Just to pick up on an earlier point, I think there has been quite a bit of money flowing back into the Australian market, but it’s chasing near-term yield and it equates the capital risk of investing in a bank share with that of investing in a cash deposit - and they’re not equal. 

That’s really one of the issues that we have looking at this market - that in the short-term the yield looks good but over the next 10 years bank profits just seriously aren’t going to grow to the level they did before. 

We were in a credit boom 10 years ago, right now all we see is the deleveraging. The banks seriously aren’t going to be able to keep that yield up. 

I think there’s a number of deluded investors out there who think they’ve cracked a terrific retirement option with these high yields, without looking at the potential for capital loss. 

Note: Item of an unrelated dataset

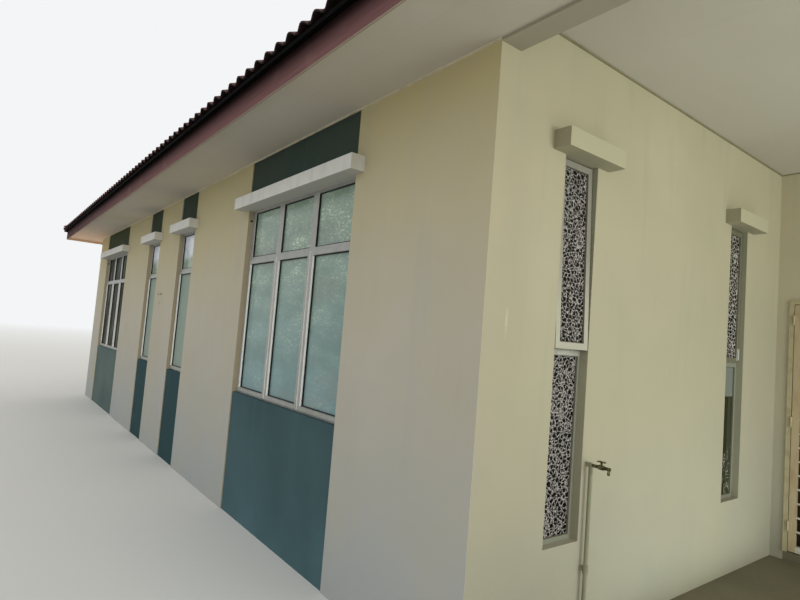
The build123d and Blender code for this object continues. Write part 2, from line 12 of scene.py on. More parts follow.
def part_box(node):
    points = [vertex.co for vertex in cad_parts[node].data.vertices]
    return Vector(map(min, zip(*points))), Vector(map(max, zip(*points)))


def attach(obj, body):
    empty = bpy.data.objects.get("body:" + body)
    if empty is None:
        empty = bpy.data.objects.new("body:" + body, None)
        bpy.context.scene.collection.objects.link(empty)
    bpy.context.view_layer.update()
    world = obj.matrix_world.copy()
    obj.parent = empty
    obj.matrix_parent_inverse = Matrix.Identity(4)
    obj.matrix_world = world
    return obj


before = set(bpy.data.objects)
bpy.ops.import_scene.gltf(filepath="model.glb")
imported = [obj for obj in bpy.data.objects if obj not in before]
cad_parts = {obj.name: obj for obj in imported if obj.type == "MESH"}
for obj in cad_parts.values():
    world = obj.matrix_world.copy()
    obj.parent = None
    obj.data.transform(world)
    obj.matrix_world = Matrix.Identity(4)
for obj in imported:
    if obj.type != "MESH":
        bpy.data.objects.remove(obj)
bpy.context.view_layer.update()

ROOT = "house"

# Camera: an eye 1.6 m up, outside the left side of the porch
EYE = Vector((-6.325, -4.543, 1.6))
HEADING = math.radians(37.24)
CLIMB = math.radians(3.83)
LEAN = math.radians(4.56)
FOCAL_PIXELS = 553.5
PHOTO_WIDTH = 800
SENSOR = 36

# Stage
FLOOR_HALF = 90
FLOOR_FADE = (16, 60)
BACKDROP = "#F4F5F6"

# Points this close are one point, and edges under so many degrees are smooth
MERGE = 1e-6
SMOOTH_BELOW = 40
BOLT_SMOOTH = 60

# Windows under this wide are narrow ones, and a hood this near a wall's face is that wall's
NARROW = 1.0
WALL_REACH = 0.2

# Levels and faces, from the frame
SIDES = ("left", "right", "rear", "front")
LEFT_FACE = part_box("left_wall")[0].x
RIGHT_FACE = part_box("right_wall")[1].x
FRONT_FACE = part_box("front_wall")[0].y
REAR_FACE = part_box("rear_wall")[1].y
PORCH_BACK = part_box("porch_wall")[0].y
ENTRANCE_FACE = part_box("entrance_wall")[0].x
NIB_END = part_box("entrance_nib")[0].y
SOFFIT_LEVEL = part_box("soffit_boards")[0].z
FASCIA_BOTTOM, FASCIA_TOP = (corner.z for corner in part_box("fascia_boards"))
PORCH_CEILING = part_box("porch_ceiling")[0].z
PORCH_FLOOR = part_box("porch_floor")[1].z
SIDE_BEAM_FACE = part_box("porch_side_beam")[1].x
FRONT_BEAM_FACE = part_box("porch_front_beam")[1].y
PORCH_MIDDLE = (LEFT_FACE + ENTRANCE_FACE) / 2
SKIN = 0.002
SLIT_FRAME_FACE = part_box("porch_window_frames")[0].y
SECOND_SASH_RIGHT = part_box("porch_sashes")[1].x
TRANSOM_LEVEL = 2.17
SLIT_TRANSOM_LEVEL = 1.598

# Roof
ROOF_PITCH = math.radians(25)
HALF_WIDTH = -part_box("left_slope")[0].x
HALF_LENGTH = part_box("rear_slope")[1].y
RIDGE_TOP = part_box("left_slope")[1].z
EAVE_TOP = RIDGE_TOP - HALF_WIDTH * math.tan(ROOF_PITCH)
TILE_COURSES = 17
TILE_SIZES = {
    "Cover": 0.30, "Gauge": HALF_WIDTH / math.cos(ROOF_PITCH) / TILE_COURSES, "Lap": 0.07,
    "Thickness": 0.010, "Roll": 0.030, "Hip Gain": math.cos(ROOF_PITCH)}
TILE_REACH = 0.006
TILE_POINTS = 17
TILE_TILT = (0.004, 0.003, 0.004)
SHADE_SEED = 7
TILT_SEED = 11
RIDGE_CLEARANCE = 0.004
CAP_SIZES = {"Lap": 0.05, "Radius": 0.124, "Thickness": 0.012}
CAP_LENGTH = 0.36
CAP_BED = 0.040
CAP_POINTS = 13
CAP_TAPER = 0.93
CAP_OVERHANG = 0.018

# Trims and fittings
PANE_EDGE = 0.02
GASKET_WIDTH = 0.006
# The rubbers run deeper than real gaskets, so that their black also stands for the shade in the
# returns: partly painted shade
UPPER_GASKET_DEPTH = 0.015
LOWER_GASKET_DEPTH = 0.013
SEALANT = 0.004
BEAD = 0.010
SASH_PROUD = 0.016
LATCH = (0.012, 0.010, 0.084)
LATCH_LEVEL = 1.673
LATCH_INSET = 0.025
LATCH_PLATE = 0.003
LATCH_ROUND = 0.0012
BOLT_LEVEL = 2.532
BOLT_DEPTH = 0.85
BOLT_RADIUS = 0.011
BOLT_RISE = 0.005

# Marks on the walls: centre, half sizes, colour and strength
WALL_MARKS = (
    ((LEFT_FACE, 2.930, 1.907), (0.05, 0.060, 0.022), "#3E392F", 0.85),
    ((LEFT_FACE, 3.060, 1.905), (0.05, 0.050, 0.020), "#4A443A", 0.80),
    ((LEFT_FACE, 2.960, 1.791), (0.05, 0.060, 0.014), "#5C5548", 0.50),
    ((LEFT_FACE + 0.16, PORCH_BACK, 1.72), (0.012, 0.05, 0.09), "#D8D4BE", 0.4),
    # A thin dark line in the first porch slit's right reveal: painted shadow in the gap beside the sash
    ((LEFT_FACE + 0.836, PORCH_BACK + 0.02, 1.93), (0.004, 0.05, 0.50), "#6B6853", 0.85),
)
# A bright band on the head of the first slit's lower frame: painted highlight
TRANSOM_HIGHLIGHT = (((LEFT_FACE + 0.689, SLIT_FRAME_FACE, 1.585), (0.22, 0.03, 0.03), "#B9B5AC", 1.0),)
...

Veronica Klaus, senior investment consultant, Lonsec: I think it’s quite interesting because there are a lot of different views as to what the potential outcome will be in so far as where we expect the markets to be, and what will happen both globally and in Australia. So it does make building portfolios extremely difficult. 

The other thing I’d point out too is that more than ever we need to differentiate between who our client base is as well. 

Building accumulation portfolios is now very different to building portfolios for retirees. I suppose one of our big concerns with this chase for yield – that is quite clearly going on in the market place – is that it is predominantly being chased by the retiree market. If you want to throw the word bubble around anything, it may well be around this chase for yield and the yield environment. 

So yeah, we’re extremely concerned with the fact that retirees really do have exposure to or can’t expose themselves to things like sequencing risk. They are the ones chasing what may well be the next bubble in this market. 

So there’s a lot of concern with things and it’s making building those portfolios difficult.